B. Synthesis and Secretion of Insulin
Insulin is a polypeptide hormone. The active form of insulin is composed of two polypeptide chains (the A-chain and the B-chain) linked by two interchain disulfide bonds. The A-chain has an additional intrachain disulfide bond (Fig. 19.10).
Insulin, like many other polypeptide hormones, is synthesized as a preprohormone that is converted in the rough endoplasmic reticulum (RER) to proinsulin. The “pre” sequence, a short hydrophobic signal sequence at the N-terminal end, is cleaved as it enters the lumen of the RER. Proinsulin folds into the proper conformation, and disulfide bonds are formed between the cysteine residues. It is then transported in microvesicles to the Golgi complex. It leaves the Golgi complex in storage vesicles, where a protease removes the biologically inactive “connecting peptide” (C-peptide) and a few small remnants, resulting in the formation of biologically active insulin (see Fig. 19.10).

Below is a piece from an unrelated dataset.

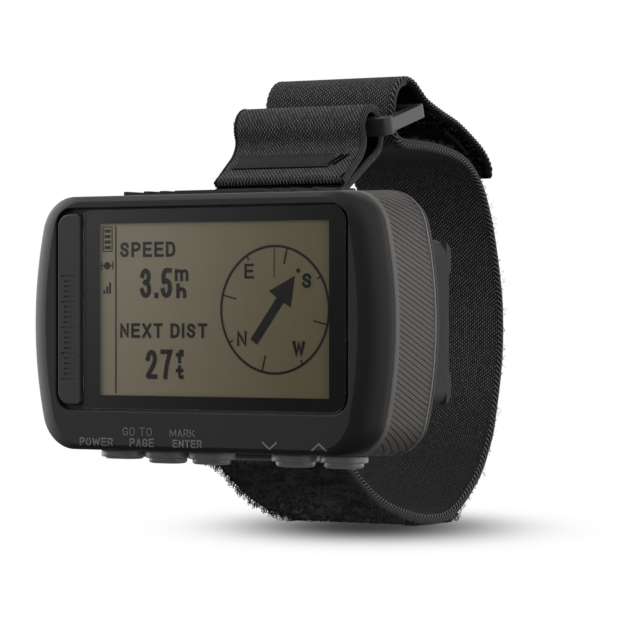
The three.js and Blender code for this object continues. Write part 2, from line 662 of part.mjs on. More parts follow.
function batteryContacts() {
  const group = new THREE.Group();
  for (const [name, left] of [['right', PLATE_X], ['left', -PLATE_X - PLATE_THICK]]) {
    const plate = block(left, left + PLATE_THICK, ...PLATE_DEPTHS, -CONTACT_HALF_H, CONTACT_HALF_H);
    group.add(piece(`battery_plate_${name}`, plate, steel));
  }
  for (const number of [1, 2]) {
    const side = number === 1 ? 1 : -1;
    const spring = piece(`battery_spring_${number}`, coil(), steel);
    spring.position.set(-side * SPRING_X, CELL_Y, side * CELL_Z);
    spring.rotation.z = side === 1 ? 0 : Math.PI;
    group.add(spring);
  }
  return group;
}

// A short cone spring that grows along +x.
function coil() {
  const perTurn = 12;
  const points = [];
  for (let i = 0; i <= SPRING_TURNS * perTurn; i += 1) {
    const turn = i / perTurn;
    const angle = turn * 2 * Math.PI;
    const radius = SPRING_R - SPRING_TAPER * turn;
    points.push(new THREE.Vector3(SPRING_PITCH * turn, radius * Math.cos(angle), radius * Math.sin(angle)));
  }
  const wire = new THREE.Shape();
  wire.absarc(0, 0, WIRE_R, 0, 2 * Math.PI);
  const extrudePath = new THREE.CatmullRomCurve3(points);
  const options = { steps: SPRING_TURNS * 10, curveSegments: 2, bevelEnabled: false, extrudePath };
  return new THREE.ExtrudeGeometry(wire, options);
}

const SEAL_OUTER = [26.2, 11.75, 2];     // half length, half height and corner radius
const SEAL_INNER = [24.9, 11.35, 1.2];
const SEAL_FRONT = 18.95;
const SEAL_BACK = 19.35;

function sealOutline([halfL, halfH, radius]) {
  return roundedRect(-halfL, halfL, -halfH, halfH, radius);
}

function batterySeal() {
  const ring = slab(sealOutline(SEAL_OUTER), SEAL_FRONT, SEAL_BACK);
  const hole = slab(sealOutline(SEAL_INNER), SEAL_FRONT - OVER, SEAL_BACK + OVER);
  return piece('battery_seal', combine(ring, [], [hole]), rubber);
}

const LATCH_DISC_R = 2.3;
const LATCH_DISC_THICK = 0.6;
const LATCH_SHAFT_R = 1.2;
const LATCH_GRIP = [2.0, 0.5];     // half length and half width of the finger grip
const LATCH_GRIP_RISE = 0.6;
const TONGUE_THICK = 0.8;
const TONGUE_HALF_W = 0.9;
const TONGUE_TIP = 2.9;
const COVER_GROOVES = 4;           // to each side of the middle groove
const COVER_GROOVE_PITCH = 5;
const COVER_GROOVE_HALF = [0.4, 8.5];
const COVER_GROOVE_DEPTH = 0.35;

function batteryCover() {
  const wellFloor = COVER_BACK - LATCH_DISC_THICK - GAP;
  const well = cylinderY(LATCH_X, 0, LATCH_DISC_R + GAP, wellFloor, COVER_BACK + OVER, 20);
  const bore = cylinderY(LATCH_X, 0, LATCH_SHAFT_R + GAP, COVER_FRONT - OVER, COVER_BACK + OVER, 20);
  const cuts = [well, bore];
  const [halfW, halfH] = COVER_GROOVE_HALF;
  for (let i = -COVER_GROOVES; i <= COVER_GROOVES; i += 1) {
    const x = i * COVER_GROOVE_PITCH;
    cuts.push(block(x - halfW, x + halfW, COVER_BACK - COVER_GROOVE_DEPTH, COVER_BACK + OVER, -halfH, halfH));
  }
  return piece('battery_cover', combine(slab(coverOutline(0), COVER_FRONT, COVER_BACK), [], cuts), housing);
}

function coverLatch() {
  const discFront = COVER_BACK - LATCH_DISC_THICK;
  const [gripX, gripZ] = LATCH_GRIP;
  const disc = cylinderY(LATCH_X, 0, LATCH_DISC_R, discFront, COVER_BACK, 20);
  const grip = block(LATCH_X - gripX, LATCH_X + gripX, COVER_BACK - WELD, COVER_BACK + LATCH_GRIP_RISE,
    -gripZ, gripZ);
  const shaft = cylinderY(LATCH_X, 0, LATCH_SHAFT_R, TONGUE_FRONT + WELD, discFront + WELD, 16);
  const tongue = block(LATCH_X - TONGUE_HALF_W, LATCH_X + TONGUE_TIP,
    TONGUE_FRONT, TONGUE_FRONT + TONGUE_THICK, -TONGUE_HALF_W, TONGUE_HALF_W);
  return piece('cover_latch', combine(disc, [grip, shaft, tongue]), satinPlastic);
}

function strapBar(name, z) {
  return piece(name, cylinderX(BAR_Y, z, BAR_R, -LUG_OUTER, LUG_OUTER), steel);
}

const SCREW_TIP = 2.4;
const HEAD_THICK = 0.7;
const HEAD_PROUD = 0.3;            // of the rim's rear face
const SLOT_HALF_W = 0.25;
const SLOT_DEPTH = 0.4;

function caseScrew(index) {
  const [x, z] = SCREW_PLACES[index];
  const headBack = RIM_BACK + HEAD_PROUD;
  const headFront = headBack - HEAD_THICK;
  const head = cylinderY(x, z, SCREW_HEAD_R, headFront, headBack);
  const shank = cylinderY(x, z, SCREW_SHANK_R, SCREW_TIP, headFront + WELD, 8);
  const slot = block(x - SCREW_HEAD_R - OVER, x + SCREW_HEAD_R + OVER, headBack - SLOT_DEPTH, headBack + OVER,
    z - SLOT_HALF_W, z + SLOT_HALF_W);
  return piece(`case_screw_${index + 1}`, combine(head, [shank], [slot]), steel);
}

// ---- Strap: webbing loop, ring, wrist strap and its tail ----------------------------------------
const TOP_BAR = [FRONT_Y + BAR_Y, MID_Z + BAR_Z];
const LOW_BAR = [FRONT_Y + BAR_Y, MID_Z - BAR_Z];

// Points round a bar, from one angle to another in degrees.
function roundBar([y, z], radius, from, to, count) {
  const points = [];
  for (let i = 0; i <= count; i += 1) {
    const angle = THREE.MathUtils.degToRad(from + ((to - from) * i) / count);
    points.push([y + radius * Math.cos(angle), z + radius * Math.sin(angle)]);
  }
  return points;
}

function frontLoop() {
  const route = [
    ...roundBar(TOP_BAR, 1.9, 100, 330, 6),
    [-15.2, 55.5], [-11.2, 58.0], [-7.2, 60.5], [-4.0, 62.7], [-3.3, 64.6],
    [-3.9, 67.2], [-5.0, 69.0], [-6.8, 69.3], [-8.5, 68.2], [-9.1, 66.3],
    [-8.6, 63.9], [-9.5, 61.8], [-12.0, 59.5], [-15.6, 57.3],
  ];
  return piece('front_loop', acrossX(closedStrip(route, WEBBING_THICK, 52), STRAP_WIDTH), webbing);
}

const PATCH_ENDS = [-10.5, 8.0];
const PATCH_HALF_THICK = 0.2;
const PATCH_HALF_H = 1.9;
const PATCH_PLACE = [-11.8, 61.3];       // Y and Z of its middle
const PATCH_TILT = -47;                  // degrees

// The sewn patch lies on the front face of the webbing, a little above the top bar.
function stitchPatch() {
  const patch = block(...PATCH_ENDS, -PATCH_HALF_THICK, PATCH_HALF_THICK, -PATCH_HALF_H, PATCH_HALF_H);
  const mesh = piece('stitch_patch', patch, webbing);
  mesh.position.set(0, ...PATCH_PLACE);
  mesh.rotation.x = THREE.MathUtils.degToRad(PATCH_TILT);
  return mesh;
}

// The ring seen from above, from its front bar to `far`.
function ringOutline(far, rearR) {
  const near = -RING_BAR / 2;
  const shape = new THREE.Shape();
  shape.moveTo(-RING_HALF_W + RING_FRONT_R, near);
  shape.lineTo(RING_HALF_W - RING_FRONT_R, near);
  shape.absarc(RING_HALF_W - RING_FRONT_R, near + RING_FRONT_R, RING_FRONT_R, -Math.PI / 2, 0);
  shape.absarc(RING_HALF_W - rearR, far - rearR, rearR, 0, Math.PI / 2);
  shape.absarc(-RING_HALF_W + rearR, far - rearR, rearR, Math.PI / 2, Math.PI);
  shape.absarc(-RING_HALF_W + RING_FRONT_R, near + RING_FRONT_R, RING_FRONT_R, Math.PI, 1.5 * Math.PI);
  return shape;
}

// A flat shape given thickness to both sides.
function plate(shape, thickness) {
  const options = { depth: thickness, curveSegments: 5, bevelEnabled: false };
  return new THREE.ExtrudeGeometry(shape, options).translate(0, 0, -thickness / 2);
}

function buckleRing() {
  const long = Math.hypot(RING_REAR[0] - RING_FRONT[0], RING_REAR[1] - RING_FRONT[1]);
  const outer = ringOutline(long + RING_BAR / 2, RING_REAR_R);
  const side = RING_HALF_W - RING_ARM;
  const hole = new THREE.Path();
  hole.moveTo(-side, RING_BAR / 2);
  hole.lineTo(-side, long - RING_BAR / 2);
  hole.lineTo(side, long - RING_BAR / 2);
  hole.lineTo(side, RING_BAR / 2);
  outer.holes.push(hole);
  const bar = plate(ringOutline(RING_BAR / 2, GAP), RING_LIP);
  const mesh = piece('buckle_ring', combine(plate(outer, RING_THICK), [bar]), satinPlastic);
  mesh.position.set(RING_SHIFT, RING_FRONT[0], RING_FRONT[1]);
  mesh.rotation.x = Math.atan2(RING_REAR[1] - RING_FRONT[1], RING_REAR[0] - RING_FRONT[0]);
  return mesh;
}

const GROUND = [-20, 20, -30, 50, -5, 0];

// The strap's lowest curve is pressed flat on the ground.
function wristStrap() {
  const route = [
    [-12.2, 12.3], [-15.3, 14.7],
    ...roundBar(LOW_BAR, BAR_WRAP_R, 60, 235, 5),
    [-18.9, 12.55], [-15.7, 11.7], [-12.4, 9.9], [-9.3, 7.8], [-5.6, 5.6], [-2.2, 4.1], [1.4, 2.9],
    [5.2, 1.95], [8.9, 1.2], [12.2, 0.78], [15.2, 0.68], [18.3, 0.85], [21.9, 1.85], [25.5, 3.85],
    [28.5, 6.1], [31.2, 8.6], [33.3, 11.7],
    [34.9, 14.6], [36.4, 19.4], [37.6, 24.2], [38.35, 28.5], [38.55, 32.7], [38.3, 38.0], [37.6, 41.6],
    [36.8, 44.8], [35.8, 48.2], [34.6, 51.6], [33.1, 54.8], [31.2, 57.7], [28.8, 60.0], [25.4, 61.9],
    [21.3, 63.0], [15.7, 63.7], [9.5, 64.0], [4.6, 64.1], [2.0, 65.0], [1.0, 67.0], [1.0, 69.6],
    [1.5, 71.9], [2.9, 73.7], [5.0, 74.5], [7.3, 74.1], HINGE_END,
  ];
  const strap = combine(acrossX(strip(route, STRAP_THICK, 104), STRAP_WIDTH), [], [block(...GROUND)]);
  return piece('wrist_strap', strap, knit);
}

function strapTail() {
  const route = [
    [9.72, 72.6], [11.6, 71.4], [16.4, 69.7], [22.7, 67.85], [28.4, 65.3], [31.3, 63.7], [33.3, 62.0],
    [34.1, 60.5], [33.7, 59.3],
  ];
  return piece('strap_tail', acrossX(strip(route, STRAP_THICK, 14), STRAP_WIDTH), knit);
}

function hookTab() {
  const route = [[20.8, 66.95], [24.0, 65.8], [26.9, 64.45], [28.9, 63.35]];
  return piece('hook_tab', acrossX(strip(route, HOOK_THICK, 8), HOOK_WIDTH), rubber);
}

// ---- Assembly -----------------------------------------------------------------------------------
const device = new THREE.Group();
device.position.set(0, FRONT_Y, MID_Z);
device.add(frontBezel(), nameplate(), displayLens(), lcdPanel(), backlightGuide(), lcdTray());
device.add(caseGasket(), mainBoard(), boardParts(), keyBoard(), gripBand(), topGripPad(), usbCap());
BUTTON_NAMES.forEach((name, index) => device.add(button(name, BUTTON_X[index]), keySwitch(index)));
device.add(rearHousing(), battery(1), battery(2), batteryContacts(), batterySeal());
device.add(batteryCover(), coverLatch());
device.add(strapBar('strap_bar_top', BAR_Z), strapBar('strap_bar_bottom', -BAR_Z));
SCREW_PLACES.forEach((_, index) => device.add(caseScrew(index)));

const group = new THREE.Group();
group.add(device, frontLoop(), stitchPatch(), buckleRing(), wristStrap(), strapTail(), hookTab());

export default group;
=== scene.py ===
"""Looks of a wrist-worn GPS unit on its hook-and-loop strap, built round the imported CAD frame.

Device pieces are drawn in millimetres in the device's own frame, as in the CAD source: x runs
along the screen, y is the depth behind the front face, z is the height above the middle of the
case. Straps are drawn in millimetres in Y and Z of the whole object. Meshes are then in metres.
"""

import json
import math

import bmesh
import bpy
import numpy as np
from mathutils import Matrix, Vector

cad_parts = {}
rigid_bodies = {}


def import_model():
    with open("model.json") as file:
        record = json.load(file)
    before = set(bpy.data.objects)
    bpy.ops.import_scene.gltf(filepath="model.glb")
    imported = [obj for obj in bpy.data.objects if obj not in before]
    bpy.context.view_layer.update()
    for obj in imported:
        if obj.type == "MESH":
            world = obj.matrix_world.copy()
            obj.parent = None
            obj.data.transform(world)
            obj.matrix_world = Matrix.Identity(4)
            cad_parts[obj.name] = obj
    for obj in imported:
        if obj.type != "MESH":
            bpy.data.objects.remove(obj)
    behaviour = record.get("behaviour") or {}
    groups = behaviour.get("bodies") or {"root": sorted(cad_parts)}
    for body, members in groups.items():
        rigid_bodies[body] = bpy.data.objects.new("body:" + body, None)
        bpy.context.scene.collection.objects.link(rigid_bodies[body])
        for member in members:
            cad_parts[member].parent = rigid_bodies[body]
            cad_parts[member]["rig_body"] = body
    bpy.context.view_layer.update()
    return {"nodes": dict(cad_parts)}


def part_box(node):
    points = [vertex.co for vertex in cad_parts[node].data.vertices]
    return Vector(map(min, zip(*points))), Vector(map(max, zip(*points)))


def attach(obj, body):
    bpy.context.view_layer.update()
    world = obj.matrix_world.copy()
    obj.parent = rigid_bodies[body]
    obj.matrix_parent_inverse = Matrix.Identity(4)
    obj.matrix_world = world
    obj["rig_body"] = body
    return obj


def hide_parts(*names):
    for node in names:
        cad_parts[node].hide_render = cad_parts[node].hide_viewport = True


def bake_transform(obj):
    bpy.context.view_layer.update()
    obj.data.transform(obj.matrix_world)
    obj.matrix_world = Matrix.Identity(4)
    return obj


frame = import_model()

MM = 0.001
bezel_low, bezel_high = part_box("front_bezel")
FRONT_Y = bezel_low.y
MID_Z = (bezel_low.z + bezel_high.z) / 2
NODES = frame["nodes"]
BODY_OF = {name: node["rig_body"] for name, node in NODES.items()}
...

Zinc ions are also transported in these storage vesicles. Cleavage of the C-peptide decreases the solubility of the resulting insulin, which then coprecipitates with zinc. Exocytosis of the insulin storage vesicles from the cytosol of the β-cell into the blood is stimulated by rising levels of glucose in the blood bathing the β-cells.

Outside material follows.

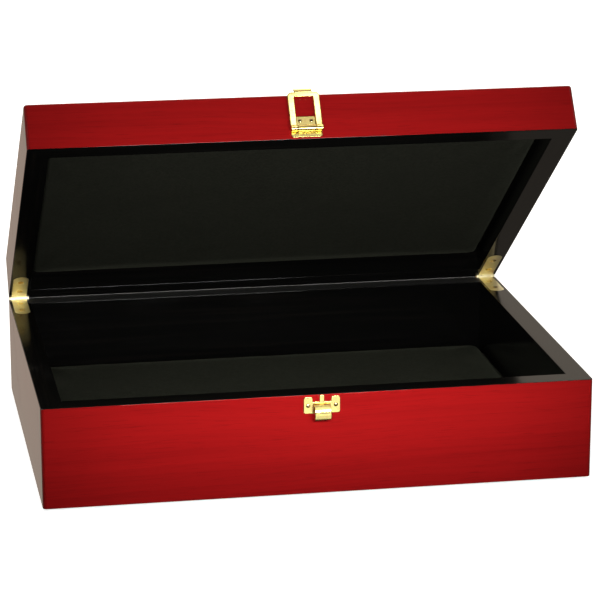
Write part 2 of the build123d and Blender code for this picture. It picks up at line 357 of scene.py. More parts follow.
def painted_shade_group() -> NodeGroup:
    """Build the painted shade that darkens a board towards its ends and its lower edge.

    Returns:
        A group on a vector that runs from -1 to 1 along the board in X, and from 0 to 1 up it in Y.
    """
    inputs = {"Board": "vector", "Colour": "colour", "Toner": "colour", "Ends": "value",
              "Foot": "value"}
    group = NodeGroup("edge_toner", GroupKind.SHADER, inputs, {"Colour": "colour"})
    part = group.add("ShaderNodeSeparateXYZ", {0: group.inputs["Board"]}).outputs
    cloud = group.noise(group.inputs["Board"], 3.0, 2.0)
    uneven = group.times(group.math("SUBTRACT", cloud, 0.5), 0.16)
    along = group.plus(group.math("ABSOLUTE", part[0]), uneven)
    height = group.plus(part[1], uneven)
    # Painted shade: the colour goes towards the shade colour near the board's ends and its foot.
    ends = group.times(group.span(along, 0.62, 1.06), group.inputs["Ends"])
    foot = group.times(group.span(height, 0.62, -0.06), group.inputs["Foot"])
    both = group.math("MINIMUM", group.plus(ends, foot), 1.0)
    group.give(Colour=group.blend(both, group.inputs["Colour"], group.inputs["Toner"]))
    return group


def handling_group() -> NodeGroup:
    """Build the faint haze that wiping leaves on a polished surface, as a roughness."""
    inputs = {"Vector": "vector", "Size": "value", "Clean": "value", "Hazy": "value"}
    group = NodeGroup("handling_haze", GroupKind.SHADER, inputs, {"Roughness": "value"})
    scale = group.math("DIVIDE", 1.0, group.inputs["Size"])
    cloud = group.noise(group.inputs["Vector"], scale, 4.0, 0.6, 0.6)
    wiped = group.noise(group.scaled(group.inputs["Vector"], (1.0, 6.0, 6.0)), scale, 2.0)
    haze = group.times(group.span(cloud, 0.42, 0.75), group.span(wiped, 0.25, 0.75))
    node = group.add("ShaderNodeMapRange", {
        "Value": haze, 3: group.inputs["Clean"], 4: group.inputs["Hazy"]})
    group.give(Roughness=node.outputs[0])
    return group


def orange_peel_group() -> NodeGroup:
    """Build the shallow ripple of a sprayed surface, as a height."""
    inputs = {"Vector": "vector", "Size": "value"}
    group = NodeGroup("orange_peel", GroupKind.SHADER, inputs, {"Height": "value"})
    scale = group.math("DIVIDE", 1.0, group.inputs["Size"])
    ripple = group.noise(group.inputs["Vector"], scale, 1.0)
    swell = group.noise(group.inputs["Vector"], group.times(scale, 0.12), 1.0)
    group.give(Height=group.plus(group.times(ripple, 0.25), swell))
    return group


def pile_group() -> NodeGroup:
    """Build a short fabric pile: clumped fibres that are darker deep down as painted shade, and
    patches of painted sheen where the nap lies another way.
    """
    inputs = {"Vector": "vector", "Root": "colour", "Tip": "colour", "Fibre": "value",
              "Patch": "value"}
    outputs = {"Colour": "colour", "Height": "value"}
    group = NodeGroup("fabric_pile", GroupKind.SHADER, inputs, outputs)
    vector = group.inputs["Vector"]
    fibre_scale = group.math("DIVIDE", 1.0, group.inputs["Fibre"])
    fibres = group.noise(vector, fibre_scale, 3.0, 0.7)
    clumps = group.noise(vector, group.times(fibre_scale, 0.22), 2.0)
    nap = group.noise(vector, group.math("DIVIDE", 1.0, group.inputs["Patch"]), 2.0, 0.5, 0.8)
    depth = group.plus(group.times(fibres, 0.65), group.times(clumps, 0.35))
    # Painted shade deep in the pile, and painted sheen that brightens or darkens the nap patches.
    lit = group.times(group.span(depth, 0.33, 0.68), group.span(nap, 0.30, 0.70, 0.72, 1.0))
    group.give(Colour=group.blend(lit, group.inputs["Root"], group.inputs["Tip"]), Height=depth)
    return group


class Groups:
    """The shared shader groups, each built once."""

    rosewood = rosewood_group()
    toner = painted_shade_group()
    handling = handling_group()
    orange_peel = orange_peel_group()
    pile = pile_group()


# ---- Finishes

GRAIN = "grain"
BOARD = "board"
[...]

Glucose enters the β-cell via specific glucose transporter proteins known as GLUT 2 (see Chapter 21). Glucose is phosphorylated through the action of glucokinase to form glucose 6-phosphate, which is metabolized through glycolysis, the tricarboxylic acid (TCA) cycle, and oxidative phosphorylation. These reactions result in an increase in ATP levels within the β-cell (circle 1 in Fig. 19.11). As the β-cell ATP/adenosine diphosphate (ADP) ratio increases, the activity of a membrane-bound, ATP-dependent K+ channel (K+ATP) is inhibited (i.e., the channel is closed) (circle 2 in Fig. 19.11). The closing of this channel leads to membrane depolarization (as the membrane is normally hyperpolarized, see circle 3 in Fig. 19.11), which activates a voltage-gated Ca2+ channel that allows Ca2+ to enter the β-cell such that intracellular Ca2+ levels increase significantly (Fig. 19.11, circle 4). The increase in intracellular Ca2+ stimulates the fusion of insulin containing exocytotic vesicles with the plasma membrane, resulting in insulin secretion (Fig. 19.11, circle 5). Thus, an increase in glucose levels within the β-cells initiates insulin release.
Other intracellular metabolites, particularly nicotinamide adenine dinucleotide phosphate (NADPH), have been proposed to play important roles in insulin release in response to glucose. This will be discussed further in later chapters.